STATED TASK
Every entry must be duplicated precisely as written.

DATASET ENTRIES
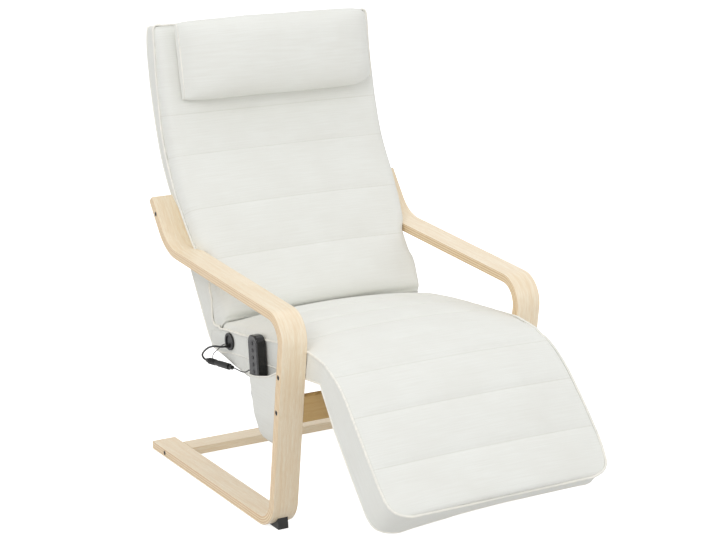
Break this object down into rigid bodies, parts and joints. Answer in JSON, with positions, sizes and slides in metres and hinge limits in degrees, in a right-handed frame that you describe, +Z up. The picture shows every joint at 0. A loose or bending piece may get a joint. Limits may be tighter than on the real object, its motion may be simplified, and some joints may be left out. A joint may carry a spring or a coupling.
{
  "type": "reflexology chair",
  "caption": "Bentwood lounge recliner with a long box cushion, headrest pillow, hinged footrest, massage motors, lumbar heating mat and a handset in a side pocket.",
  "frame": {"origin": "on the floor, below the middle of the chair's overall width and depth, with the footrest in its pictured position", "axes": "+X to the sitter's left, +Y to the rear, +Z up; the chair faces -Y"},
  "size_m": [0.665, 1.1406, 1.0438],
  "materials": {
    "birch": "clear satin lacquer over steam-bent birch laminate",
    "cream_fabric": "off-white plain-weave cotton cover",
    "black_plastic": "fine matt",
    "black_steel": "blackened socket-head bolts",
    "bright_steel": "zinc plated",
    "cable_rubber": "satin sheath",
    "blue_plastic": "fine matt",
    "heating_cloth": "red felt with heating wire",
    "foam": "open-cell foam",
    "grey_plastic": "dark grey, fine matt",
    "keys": "grey silicone-coated keys",
    "circuit": "green solder mask"
  },
  "bodies": {
    "frame": {"side_frame_right": "birch", "side_frame_left": "birch", "rear_floor_rail": "birch", "front_stretcher": "birch", "seat_rail_right": "birch", "seat_rail_left": "birch", "frame_slats": "birch", "cross_rails": "birch", "back_cushion": "cream_fabric", "seat_cushion": "cream_fabric", "knee_cushion": "cream_fabric", "cover_underside": "cream_fabric", "headrest_straps": "cream_fabric", "side_flap": "cream_fabric", "side_pocket": "cream_fabric", "foot_wedges": "black_plastic", "rail_spacers": "black_plastic", "cable_grommet": "black_plastic", "motor_cups": "black_plastic", "frame_bolts": "black_steel", "barrel_nuts": "bright_steel", "hinge_cups": "bright_steel", "hinge_pins": "bright_steel", "detent_springs": "bright_steel", "hinge_screws": "bright_steel", "motor_cans": "bright_steel", "cushion_leads": "cable_rubber", "lead_to_handset": "cable_rubber", "inline_socket": "cable_rubber", "inline_plug": "cable_rubber", "wiring_harness": "cable_rubber", "motor_caps": "blue_plastic", "heating_mat": "heating_cloth", "lumbar_foam": "foam"},
    "footrest": {"footrest_rails": "birch", "footrest_slats": "birch", "hinge_arms": "bright_steel", "footrest_hinge_screws": "bright_steel", "footrest_cushion": "cream_fabric", "footrest_underside": "cream_fabric", "calf_motor_cups": "black_plastic", "calf_motor_caps": "blue_plastic", "calf_motor_cans": "bright_steel"},
    "pillow": {"headrest_pillow": "cream_fabric"},
    "handset": {"handset_front": "grey_plastic", "handset_rear": "black_plastic", "handset_board": "circuit"},
    "rotor_shoulder_right": {"rotor_shoulder_right": "bright_steel"},
    "rotor_shoulder_left": {"rotor_shoulder_left": "bright_steel"},
    "rotor_lumbar_right": {"rotor_lumbar_right": "bright_steel"},
    "rotor_lumbar_left": {"rotor_lumbar_left": "bright_steel"},
    "rotor_thigh_right": {"rotor_thigh_right": "bright_steel"},
    "rotor_thigh_left": {"rotor_thigh_left": "bright_steel"},
    "rotor_calf_right": {"rotor_calf_right": "bright_steel"},
    "rotor_calf_left": {"rotor_calf_left": "bright_steel"},
    "button_power": {"button_power": "keys"},
    "button_mode": {"button_mode": "keys"},
    "button_speed": {"button_speed": "keys"},
    "button_timer": {"button_timer": "keys"},
    "button_heat": {"button_heat": "keys"}
  },
  "joints": [
    {"name": "footrest_hinge", "type": "hinge", "parent": "frame", "child": "footrest", "pos_m": [0, -0.26515, 0.3735], "axis": [-1, 0, 0], "range_deg": [-36, 46], "deforming": ["knee_cushion"]},
    {"name": "pillow_slide", "type": "slide", "parent": "frame", "child": "pillow", "axis": [0, -0.2053, -0.9787], "range_m": [0, 0.05], "deforming": ["headrest_straps"]},
    {"name": "handset_lift", "type": "slide", "parent": "frame", "child": "handset", "axis": [0, 0.1097, 0.994], "range_m": [0, 0.07]},
    {"name": "rotor_shoulder_right_spin", "type": "hinge", "parent": "frame", "child": "rotor_shoulder_right", "pos_m": [-0.1105, 0.45606, 0.70443], "axis": [1, 0, 0], "continuous": true},
    {"name": "rotor_shoulder_left_spin", "type": "hinge", "parent": "frame", "child": "rotor_shoulder_left", "pos_m": [0.1205, 0.45606, 0.70443], "axis": [1, 0, 0], "continuous": true},
    {"name": "rotor_lumbar_right_spin", "type": "hinge", "parent": "frame", "child": "rotor_lumbar_right", "pos_m": [-0.1105, 0.30852, 0.48095], "axis": [1, 0, 0], "continuous": true},
    {"name": "rotor_lumbar_left_spin", "type": "hinge", "parent": "frame", "child": "rotor_lumbar_left", "pos_m": [0.1205, 0.30852, 0.48095], "axis": [1, 0, 0], "continuous": true},
    {"name": "rotor_thigh_right_spin", "type": "hinge", "parent": "frame", "child": "rotor_thigh_right", "pos_m": [-0.1105, -0.08764, 0.3806], "axis": [1, 0, 0], "continuous": true},
    {"name": "rotor_thigh_left_spin", "type": "hinge", "parent": "frame", "child": "rotor_thigh_left", "pos_m": [0.1205, -0.08764, 0.3806], "axis": [1, 0, 0], "continuous": true},
    {"name": "rotor_calf_right_spin", "type": "hinge", "parent": "footrest", "child": "rotor_calf_right", "pos_m": [-0.1105, -0.38531, 0.28051], "axis": [1, 0, 0], "continuous": true},
    {"name": "rotor_calf_left_spin", "type": "hinge", "parent": "footrest", "child": "rotor_calf_left", "pos_m": [0.1205, -0.38531, 0.28051], "axis": [1, 0, 0], "continuous": true},
    {"name": "button_power_press", "type": "slide", "parent": "handset", "child": "button_power", "axis": [1, 0, 0], "range_m": [0, 0.001], "stiffness_N_per_m": 400, "springref_m": -0.0005},
    {"name": "button_mode_press", "type": "slide", "parent": "handset", "child": "button_mode", "axis": [1, 0, 0], "range_m": [0, 0.001], "stiffness_N_per_m": 400, "springref_m": -0.0005},
    {"name": "button_speed_press", "type": "slide", "parent": "handset", "child": "button_speed", "axis": [1, 0, 0], "range_m": [0, 0.001], "stiffness_N_per_m": 400, "springref_m": -0.0005},
    {"name": "button_timer_press", "type": "slide", "parent": "handset", "child": "button_timer", "axis": [1, 0, 0], "range_m": [0, 0.001], "stiffness_N_per_m": 400, "springref_m": -0.0005},
    {"name": "button_heat_press", "type": "slide", "parent": "handset", "child": "button_heat", "axis": [1, 0, 0], "range_m": [0, 0.001], "stiffness_N_per_m": 400, "springref_m": -0.0005}
  ]
}
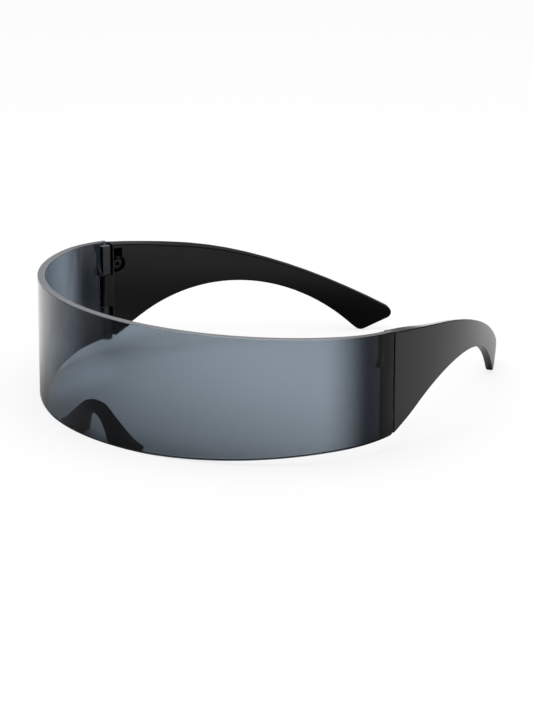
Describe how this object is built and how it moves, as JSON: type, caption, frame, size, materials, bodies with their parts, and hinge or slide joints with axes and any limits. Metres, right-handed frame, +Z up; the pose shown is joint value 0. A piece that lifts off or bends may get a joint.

CORRECT RESULT
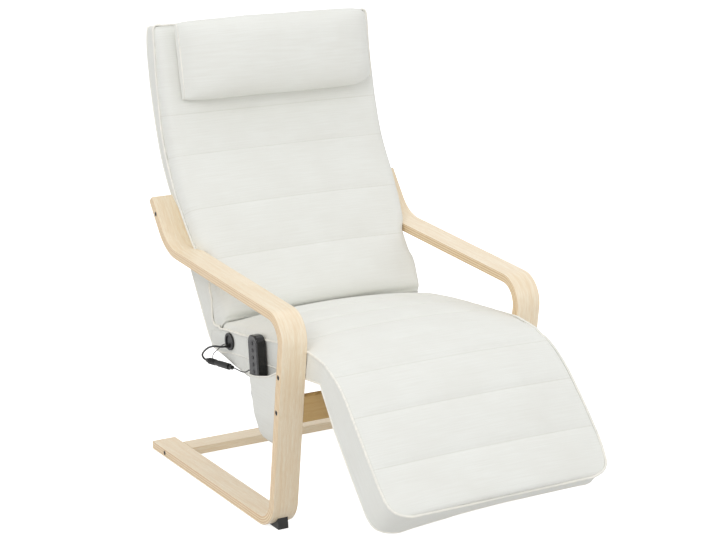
Break this object down into rigid bodies, parts and joints. Answer in JSON, with positions, sizes and slides in metres and hinge limits in degrees, in a right-handed frame that you describe, +Z up. The picture shows every joint at 0. A loose or bending piece may get a joint. Limits may be tighter than on the real object, its motion may be simplified, and some joints may be left out. A joint may carry a spring or a coupling.
{
  "type": "reflexology chair",
  "caption": "Bentwood lounge recliner with a long box cushion, headrest pillow, hinged footrest, massage motors, lumbar heating mat and a handset in a side pocket.",
  "frame": {"origin": "on the floor, below the middle of the chair's overall width and depth, with the footrest in its pictured position", "axes": "+X to the sitter's left, +Y to the rear, +Z up; the chair faces -Y"},
  "size_m": [0.665, 1.1406, 1.0438],
  "materials": {
    "birch": "clear satin lacquer over steam-bent birch laminate",
    "cream_fabric": "off-white plain-weave cotton cover",
    "black_plastic": "fine matt",
    "black_steel": "blackened socket-head bolts",
    "bright_steel": "zinc plated",
    "cable_rubber": "satin sheath",
    "blue_plastic": "fine matt",
    "heating_cloth": "red felt with heating wire",
    "foam": "open-cell foam",
    "grey_plastic": "dark grey, fine matt",
    "keys": "grey silicone-coated keys",
    "circuit": "green solder mask"
  },
  "bodies": {
    "frame": {"side_frame_right": "birch", "side_frame_left": "birch", "rear_floor_rail": "birch", "front_stretcher": "birch", "seat_rail_right": "birch", "seat_rail_left": "birch", "frame_slats": "birch", "cross_rails": "birch", "back_cushion": "cream_fabric", "seat_cushion": "cream_fabric", "knee_cushion": "cream_fabric", "cover_underside": "cream_fabric", "headrest_straps": "cream_fabric", "side_flap": "cream_fabric", "side_pocket": "cream_fabric", "foot_wedges": "black_plastic", "rail_spacers": "black_plastic", "cable_grommet": "black_plastic", "motor_cups": "black_plastic", "frame_bolts": "black_steel", "barrel_nuts": "bright_steel", "hinge_cups": "bright_steel", "hinge_pins": "bright_steel", "detent_springs": "bright_steel", "hinge_screws": "bright_steel", "motor_cans": "bright_steel", "cushion_leads": "cable_rubber", "lead_to_handset": "cable_rubber", "inline_socket": "cable_rubber", "inline_plug": "cable_rubber", "wiring_harness": "cable_rubber", "motor_caps": "blue_plastic", "heating_mat": "heating_cloth", "lumbar_foam": "foam"},
    "footrest": {"footrest_rails": "birch", "footrest_slats": "birch", "hinge_arms": "bright_steel", "footrest_hinge_screws": "bright_steel", "footrest_cushion": "cream_fabric", "footrest_underside": "cream_fabric", "calf_motor_cups": "black_plastic", "calf_motor_caps": "blue_plastic", "calf_motor_cans": "bright_steel"},
    "pillow": {"headrest_pillow": "cream_fabric"},
    "handset": {"handset_front": "grey_plastic", "handset_rear": "black_plastic", "handset_board": "circuit"},
    "rotor_shoulder_right": {"rotor_shoulder_right": "bright_steel"},
    "rotor_shoulder_left": {"rotor_shoulder_left": "bright_steel"},
    "rotor_lumbar_right": {"rotor_lumbar_right": "bright_steel"},
    "rotor_lumbar_left": {"rotor_lumbar_left": "bright_steel"},
    "rotor_thigh_right": {"rotor_thigh_right": "bright_steel"},
    "rotor_thigh_left": {"rotor_thigh_left": "bright_steel"},
    "rotor_calf_right": {"rotor_calf_right": "bright_steel"},
    "rotor_calf_left": {"rotor_calf_left": "bright_steel"},
    "button_power": {"button_power": "keys"},
    "button_mode": {"button_mode": "keys"},
    "button_speed": {"button_speed": "keys"},
    "button_timer": {"button_timer": "keys"},
    "button_heat": {"button_heat": "keys"}
  },
  "joints": [
    {"name": "footrest_hinge", "type": "hinge", "parent": "frame", "child": "footrest", "pos_m": [0, -0.26515, 0.3735], "axis": [-1, 0, 0], "range_deg": [-36, 46], "deforming": ["knee_cushion"]},
    {"name": "pillow_slide", "type": "slide", "parent": "frame", "child": "pillow", "axis": [0, -0.2053, -0.9787], "range_m": [0, 0.05], "deforming": ["headrest_straps"]},
    {"name": "handset_lift", "type": "slide", "parent": "frame", "child": "handset", "axis": [0, 0.1097, 0.994], "range_m": [0, 0.07]},
    {"name": "rotor_shoulder_right_spin", "type": "hinge", "parent": "frame", "child": "rotor_shoulder_right", "pos_m": [-0.1105, 0.45606, 0.70443], "axis": [1, 0, 0], "continuous": true},
    {"name": "rotor_shoulder_left_spin", "type": "hinge", "parent": "frame", "child": "rotor_shoulder_left", "pos_m": [0.1205, 0.45606, 0.70443], "axis": [1, 0, 0], "continuous": true},
    {"name": "rotor_lumbar_right_spin", "type": "hinge", "parent": "frame", "child": "rotor_lumbar_right", "pos_m": [-0.1105, 0.30852, 0.48095], "axis": [1, 0, 0], "continuous": true},
    {"name": "rotor_lumbar_left_spin", "type": "hinge", "parent": "frame", "child": "rotor_lumbar_left", "pos_m": [0.1205, 0.30852, 0.48095], "axis": [1, 0, 0], "continuous": true},
    {"name": "rotor_thigh_right_spin", "type": "hinge", "parent": "frame", "child": "rotor_thigh_right", "pos_m": [-0.1105, -0.08764, 0.3806], "axis": [1, 0, 0], "continuous": true},
    {"name": "rotor_thigh_left_spin", "type": "hinge", "parent": "frame", "child": "rotor_thigh_left", "pos_m": [0.1205, -0.08764, 0.3806], "axis": [1, 0, 0], "continuous": true},
    {"name": "rotor_calf_right_spin", "type": "hinge", "parent": "footrest", "child": "rotor_calf_right", "pos_m": [-0.1105, -0.38531, 0.28051], "axis": [1, 0, 0], "continuous": true},
    {"name": "rotor_calf_left_spin", "type": "hinge", "parent": "footrest", "child": "rotor_calf_left", "pos_m": [0.1205, -0.38531, 0.28051], "axis": [1, 0, 0], "continuous": true},
    {"name": "button_power_press", "type": "slide", "parent": "handset", "child": "button_power", "axis": [1, 0, 0], "range_m": [0, 0.001], "stiffness_N_per_m": 400, "springref_m": -0.0005},
    {"name": "button_mode_press", "type": "slide", "parent": "handset", "child": "button_mode", "axis": [1, 0, 0], "range_m": [0, 0.001], "stiffness_N_per_m": 400, "springref_m": -0.0005},
    {"name": "button_speed_press", "type": "slide", "parent": "handset", "child": "button_speed", "axis": [1, 0, 0], "range_m": [0, 0.001], "stiffness_N_per_m": 400, "springref_m": -0.0005},
    {"name": "button_timer_press", "type": "slide", "parent": "handset", "child": "button_timer", "axis": [1, 0, 0], "range_m": [0, 0.001], "stiffness_N_per_m": 400, "springref_m": -0.0005},
    {"name": "button_heat_press", "type": "slide", "parent": "handset", "child": "button_heat", "axis": [1, 0, 0], "range_m": [0, 0.001], "stiffness_N_per_m": 400, "springref_m": -0.0005}
  ]
}
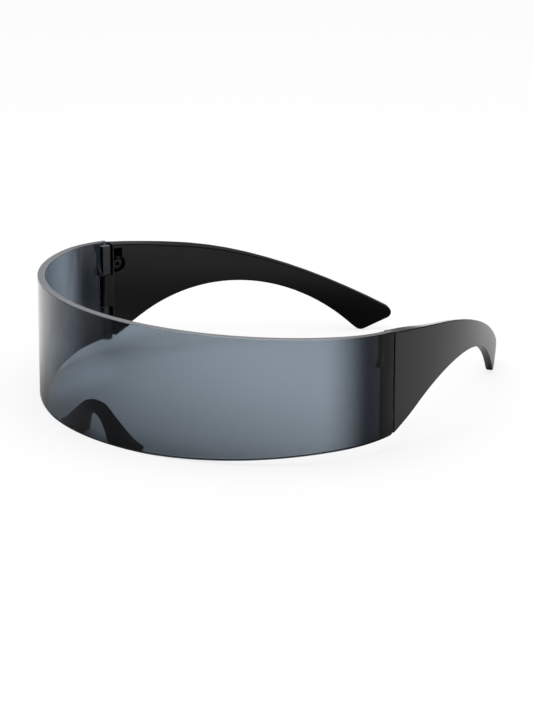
Describe how this object is built and how it moves, as JSON: type, caption, frame, size, materials, bodies with their parts, and hinge or slide joints with axes and any limits. Metres, right-handed frame, +Z up; the pose shown is joint value 0. A piece that lifts off or bends may get a joint.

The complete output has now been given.